* Task to carry out: Reproduce the material exactly, omitting nothing.

* Supplied material:

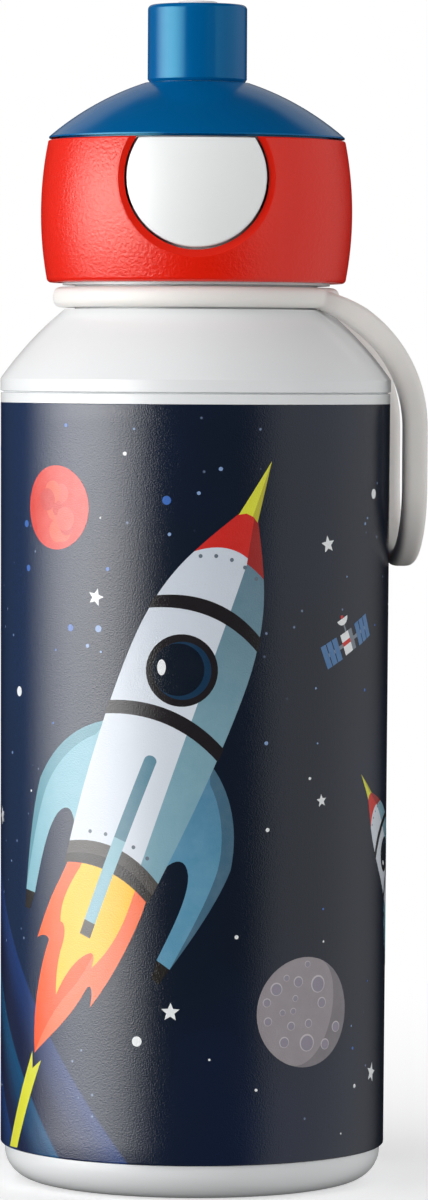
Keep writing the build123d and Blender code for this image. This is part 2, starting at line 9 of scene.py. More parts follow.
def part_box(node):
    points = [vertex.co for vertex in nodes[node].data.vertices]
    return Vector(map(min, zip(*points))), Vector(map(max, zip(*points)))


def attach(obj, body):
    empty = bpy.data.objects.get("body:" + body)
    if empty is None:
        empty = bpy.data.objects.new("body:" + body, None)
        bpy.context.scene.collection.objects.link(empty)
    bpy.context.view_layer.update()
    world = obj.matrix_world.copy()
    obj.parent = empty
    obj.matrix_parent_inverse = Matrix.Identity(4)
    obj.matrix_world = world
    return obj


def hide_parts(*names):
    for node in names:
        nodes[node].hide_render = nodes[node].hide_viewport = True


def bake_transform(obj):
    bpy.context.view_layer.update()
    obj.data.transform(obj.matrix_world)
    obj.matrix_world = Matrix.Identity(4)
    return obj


# Looks of the kids water bottle: plastics, printed sleeve, soft strap, floor, light and camera.
# The printed artwork is drawn flat, in millimetres: u runs round the sleeve from the front
# towards the strap's side, and z is the height above the table.

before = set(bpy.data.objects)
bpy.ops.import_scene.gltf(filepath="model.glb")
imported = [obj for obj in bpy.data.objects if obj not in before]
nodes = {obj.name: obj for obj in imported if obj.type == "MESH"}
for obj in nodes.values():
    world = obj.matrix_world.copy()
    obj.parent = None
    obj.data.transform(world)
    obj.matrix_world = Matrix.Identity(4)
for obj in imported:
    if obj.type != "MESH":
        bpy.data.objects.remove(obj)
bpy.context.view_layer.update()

MM = 0.001


# ---- sizes, from the frame where it gives them --------------------------------------

def rim_radius(node, low_z, high_z):
    """Largest radius of a CAD node between two heights."""
    level = [v.co for v in nodes[node].data.vertices if low_z <= v.co.z <= high_z]
    return max(hypot(co.x, co.y) for co in level)


sleeve_low, sleeve_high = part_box("label_wrap")
FILM_LOW_Z = sleeve_low.z
FILM_TOP_Z = sleeve_high.z
FILM_TOP_R = sleeve_high.x
FILM_LOW_R = rim_radius("label_wrap", FILM_LOW_Z, FILM_LOW_Z + 1 * MM)
FILM_THICK = 0.55 * MM
FILM_LOW_EDGE = 0.35 * MM     # radii of the sleeve's eased edges
FILM_TOP_EDGE = 0.12 * MM
ROLL_R = 33 * MM              # radius on which the flat drawing is rolled

STRAP_ANGLE = radians(8.7)    # turn of the strap about the neck, away from +X
BUTTON_Z = 169.6 * MM         # height of the button's middle


# ---- node helpers -------------------------------------------------------------------

def srgb(code):
    """Linear colour from a hexadecimal screen colour."""
    parts = [int(code[i:i + 2], 16) / 255 for i in (1, 3, 5)]
    return tuple(p / 12.92 if p <= 0.04045 else ((p + 0.055) / 1.055) ** 2.4 for p in parts) + (1.0,)


def add(tree, kind, inputs=None, **settings):
    """Adds a shader node; inputs are numbers, colours or the outputs of other nodes."""
    node = tree.nodes.new("ShaderNode" + kind)
    for name, value in settings.items():
        setattr(node, name, value)
    for name, value in (inputs or {}).items():
        if isinstance(value, bpy.types.NodeSocket):
            tree.links.new(value, node.inputs[name])
        else:
            node.inputs[name].default_value = value
    return node


def calc(tree, operation, first, second=0.0):
    return add(tree, "Math", {0: first, 1: second}, operation=operation).outputs[0]


def product(tree, first, *others):
    for value in others:
        first = calc(tree, "MULTIPLY", first, value)
    return first


def rest_of(tree, share):
    """What is left of 1 beside a share."""
    return calc(tree, "SUBTRACT", 1.0, share)


def distance(tree, first, second):
    """Length of the step made of two steps square to each other."""
    squares = [calc(tree, "MULTIPLY", step, step) for step in (first, second)]
    return calc(tree, "SQRT", calc(tree, "ADD", *squares))


def place_on_object(tree):
    """The x, y and z of the place on the object."""
    return add(tree, "SeparateXYZ", {0: add(tree, "TexCoord").outputs["Object"]}).outputs


def ramp_up(tree, value, start, end):
    """0 below start, 1 above end, smooth between."""
    node = add(
        tree, "MapRange", {"Value": value, "From Min": start, "From Max": end},
        interpolation_type="SMOOTHSTEP",
    )
    return node.outputs["Result"]


def window(tree, value, start, low, high, end):
    """1 between low and high, fading to 0 at start and end."""
    rise = ramp_up(tree, value, start, low)
    fall = ramp_up(tree, value, high, end)
    return product(tree, rise, rest_of(tree, fall))


def mix_color(tree, factor, first, second):
    node = add(tree, "Mix", data_type="RGBA")
    for socket, value in ((node.inputs[0], factor), (node.inputs[6], first), (node.inputs[7], second)):
        if isinstance(value, bpy.types.NodeSocket):
            tree.links.new(value, socket)
        else:
            socket.default_value = value
    return node.outputs[2]


def shaded(color, factor):
    return tuple(min(1.0, c * factor) for c in color[:3]) + (1.0,)


def noise(tree, scale, detail=2.0, roughness=0.5, vector=None):
    """Noise with features about 1/scale metres wide, fixed to the object."""
    if vector is None:
        vector = add(tree, "TexCoord").outputs["Object"]
    return add(
        tree, "TexNoise",
        {"Vector": vector, "Scale": scale, "Detail": detail, "Roughness": roughness},
    ).outputs["Fac"]


def relief(tree, shader, *layers):
    """Gives the surface a fine relief, from layers of (height pattern, depth in mm)."""
    normal = None
    for height, depth in layers:
        inputs = {"Height": height, "Distance": depth * MM, "Strength": 1.0}
        if normal is not None:
            inputs["Normal"] = normal
        normal = add(tree, "Bump", inputs).outputs["Normal"]
    tree.links.new(normal, shader.inputs["Normal"])


def new_look(name, color, roughness, **values):
    """A material with its base values; returns it with its node tree and shader."""
    material = bpy.data.materials.new(name)
    material.use_nodes = True
    tree = material.node_tree
    shader = tree.nodes["Principled BSDF"]
    shader.inputs["Base Color"].default_value = color
    shader.inputs["Roughness"].default_value = roughness
    for socket, value in values.items():
        shader.inputs[socket.replace("_", " ")].default_value = value
    return material, tree, shader


def tone(tree, shader, color, scale, amount):
    """Lets the colour drift a little lighter and darker."""
    drift = noise(tree, scale, detail=4.0)
    colors = mix_color(tree, drift, shaded(color, 1 - amount), shaded(color, 1 + amount))
    tree.links.new(colors, shader.inputs["Base Color"])


def vary_roughness(tree, shader, scale, low, high):
    limits = {"From Min": 0.3, "From Max": 0.7, "To Min": low, "To Max": high}
    node = add(tree, "MapRange", {"Value": noise(tree, scale, detail=3.0), **limits})
    tree.links.new(node.outputs["Result"], shader.inputs["Roughness"])


# ---- materials ----------------------------------------------------------------------

def white_plastic_look(name, color, roughness):
    """Moulded glossy plastic with a faint flow pattern and a very fine skin."""
    material, tree, shader = new_look(name, color, roughness)
    tone(tree, shader, color, scale=45.0, amount=0.015)
    vary_roughness(tree, shader, 160.0, roughness - 0.02, roughness + 0.03)
    waves = noise(tree, 90.0, detail=1.0)
    fine = noise(tree, 2500.0, detail=1.0)
    relief(tree, shader, (waves, 0.004), (fine, 0.0015))
    return material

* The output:
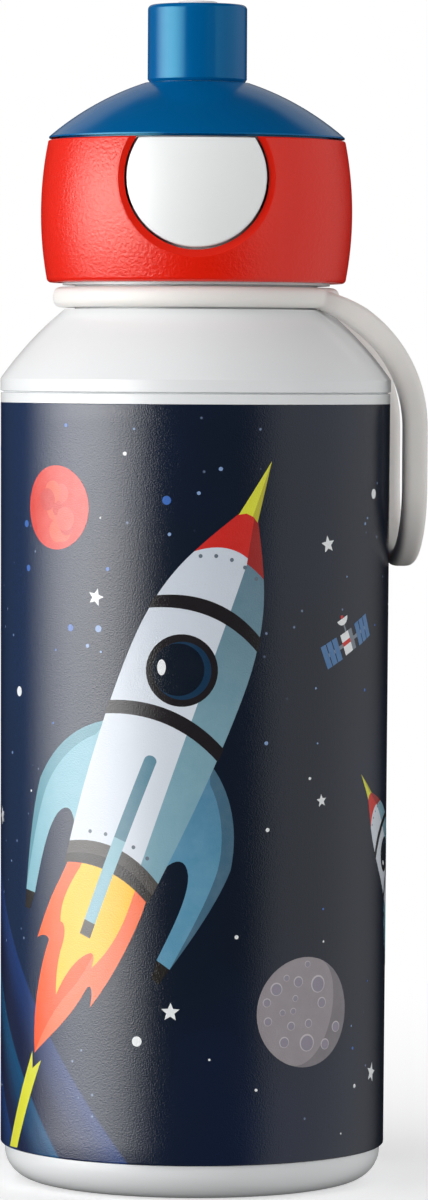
Keep writing the build123d and Blender code for this image. This is part 2, starting at line 9 of scene.py. More parts follow.
def part_box(node):
    points = [vertex.co for vertex in nodes[node].data.vertices]
    return Vector(map(min, zip(*points))), Vector(map(max, zip(*points)))


def attach(obj, body):
    empty = bpy.data.objects.get("body:" + body)
    if empty is None:
        empty = bpy.data.objects.new("body:" + body, None)
        bpy.context.scene.collection.objects.link(empty)
    bpy.context.view_layer.update()
    world = obj.matrix_world.copy()
    obj.parent = empty
    obj.matrix_parent_inverse = Matrix.Identity(4)
    obj.matrix_world = world
    return obj


def hide_parts(*names):
    for node in names:
        nodes[node].hide_render = nodes[node].hide_viewport = True


def bake_transform(obj):
    bpy.context.view_layer.update()
    obj.data.transform(obj.matrix_world)
    obj.matrix_world = Matrix.Identity(4)
    return obj


# Looks of the kids water bottle: plastics, printed sleeve, soft strap, floor, light and camera.
# The printed artwork is drawn flat, in millimetres: u runs round the sleeve from the front
# towards the strap's side, and z is the height above the table.

before = set(bpy.data.objects)
bpy.ops.import_scene.gltf(filepath="model.glb")
imported = [obj for obj in bpy.data.objects if obj not in before]
nodes = {obj.name: obj for obj in imported if obj.type == "MESH"}
for obj in nodes.values():
    world = obj.matrix_world.copy()
    obj.parent = None
    obj.data.transform(world)
    obj.matrix_world = Matrix.Identity(4)
for obj in imported:
    if obj.type != "MESH":
        bpy.data.objects.remove(obj)
bpy.context.view_layer.update()

MM = 0.001


# ---- sizes, from the frame where it gives them --------------------------------------

def rim_radius(node, low_z, high_z):
    """Largest radius of a CAD node between two heights."""
    level = [v.co for v in nodes[node].data.vertices if low_z <= v.co.z <= high_z]
    return max(hypot(co.x, co.y) for co in level)


sleeve_low, sleeve_high = part_box("label_wrap")
FILM_LOW_Z = sleeve_low.z
FILM_TOP_Z = sleeve_high.z
FILM_TOP_R = sleeve_high.x
FILM_LOW_R = rim_radius("label_wrap", FILM_LOW_Z, FILM_LOW_Z + 1 * MM)
FILM_THICK = 0.55 * MM
FILM_LOW_EDGE = 0.35 * MM     # radii of the sleeve's eased edges
FILM_TOP_EDGE = 0.12 * MM
ROLL_R = 33 * MM              # radius on which the flat drawing is rolled

STRAP_ANGLE = radians(8.7)    # turn of the strap about the neck, away from +X
BUTTON_Z = 169.6 * MM         # height of the button's middle


# ---- node helpers -------------------------------------------------------------------

def srgb(code):
    """Linear colour from a hexadecimal screen colour."""
    parts = [int(code[i:i + 2], 16) / 255 for i in (1, 3, 5)]
    return tuple(p / 12.92 if p <= 0.04045 else ((p + 0.055) / 1.055) ** 2.4 for p in parts) + (1.0,)


def add(tree, kind, inputs=None, **settings):
    """Adds a shader node; inputs are numbers, colours or the outputs of other nodes."""
    node = tree.nodes.new("ShaderNode" + kind)
    for name, value in settings.items():
        setattr(node, name, value)
    for name, value in (inputs or {}).items():
        if isinstance(value, bpy.types.NodeSocket):
            tree.links.new(value, node.inputs[name])
        else:
            node.inputs[name].default_value = value
    return node


def calc(tree, operation, first, second=0.0):
    return add(tree, "Math", {0: first, 1: second}, operation=operation).outputs[0]


def product(tree, first, *others):
    for value in others:
        first = calc(tree, "MULTIPLY", first, value)
    return first


def rest_of(tree, share):
    """What is left of 1 beside a share."""
    return calc(tree, "SUBTRACT", 1.0, share)


def distance(tree, first, second):
    """Length of the step made of two steps square to each other."""
    squares = [calc(tree, "MULTIPLY", step, step) for step in (first, second)]
    return calc(tree, "SQRT", calc(tree, "ADD", *squares))


def place_on_object(tree):
    """The x, y and z of the place on the object."""
    return add(tree, "SeparateXYZ", {0: add(tree, "TexCoord").outputs["Object"]}).outputs


def ramp_up(tree, value, start, end):
    """0 below start, 1 above end, smooth between."""
    node = add(
        tree, "MapRange", {"Value": value, "From Min": start, "From Max": end},
        interpolation_type="SMOOTHSTEP",
    )
    return node.outputs["Result"]


def window(tree, value, start, low, high, end):
    """1 between low and high, fading to 0 at start and end."""
    rise = ramp_up(tree, value, start, low)
    fall = ramp_up(tree, value, high, end)
    return product(tree, rise, rest_of(tree, fall))


def mix_color(tree, factor, first, second):
    node = add(tree, "Mix", data_type="RGBA")
    for socket, value in ((node.inputs[0], factor), (node.inputs[6], first), (node.inputs[7], second)):
        if isinstance(value, bpy.types.NodeSocket):
            tree.links.new(value, socket)
        else:
            socket.default_value = value
    return node.outputs[2]


def shaded(color, factor):
    return tuple(min(1.0, c * factor) for c in color[:3]) + (1.0,)


def noise(tree, scale, detail=2.0, roughness=0.5, vector=None):
    """Noise with features about 1/scale metres wide, fixed to the object."""
    if vector is None:
        vector = add(tree, "TexCoord").outputs["Object"]
    return add(
        tree, "TexNoise",
        {"Vector": vector, "Scale": scale, "Detail": detail, "Roughness": roughness},
    ).outputs["Fac"]


def relief(tree, shader, *layers):
    """Gives the surface a fine relief, from layers of (height pattern, depth in mm)."""
    normal = None
    for height, depth in layers:
        inputs = {"Height": height, "Distance": depth * MM, "Strength": 1.0}
        if normal is not None:
            inputs["Normal"] = normal
        normal = add(tree, "Bump", inputs).outputs["Normal"]
    tree.links.new(normal, shader.inputs["Normal"])


def new_look(name, color, roughness, **values):
    """A material with its base values; returns it with its node tree and shader."""
    material = bpy.data.materials.new(name)
    material.use_nodes = True
    tree = material.node_tree
    shader = tree.nodes["Principled BSDF"]
    shader.inputs["Base Color"].default_value = color
    shader.inputs["Roughness"].default_value = roughness
    for socket, value in values.items():
        shader.inputs[socket.replace("_", " ")].default_value = value
    return material, tree, shader


def tone(tree, shader, color, scale, amount):
    """Lets the colour drift a little lighter and darker."""
    drift = noise(tree, scale, detail=4.0)
    colors = mix_color(tree, drift, shaded(color, 1 - amount), shaded(color, 1 + amount))
    tree.links.new(colors, shader.inputs["Base Color"])


def vary_roughness(tree, shader, scale, low, high):
    limits = {"From Min": 0.3, "From Max": 0.7, "To Min": low, "To Max": high}
    node = add(tree, "MapRange", {"Value": noise(tree, scale, detail=3.0), **limits})
    tree.links.new(node.outputs["Result"], shader.inputs["Roughness"])


# ---- materials ----------------------------------------------------------------------

def white_plastic_look(name, color, roughness):
    """Moulded glossy plastic with a faint flow pattern and a very fine skin."""
    material, tree, shader = new_look(name, color, roughness)
    tone(tree, shader, color, scale=45.0, amount=0.015)
    vary_roughness(tree, shader, 160.0, roughness - 0.02, roughness + 0.03)
    waves = noise(tree, 90.0, detail=1.0)
    fine = noise(tree, 2500.0, detail=1.0)
    relief(tree, shader, (waves, 0.004), (fine, 0.0015))
    return material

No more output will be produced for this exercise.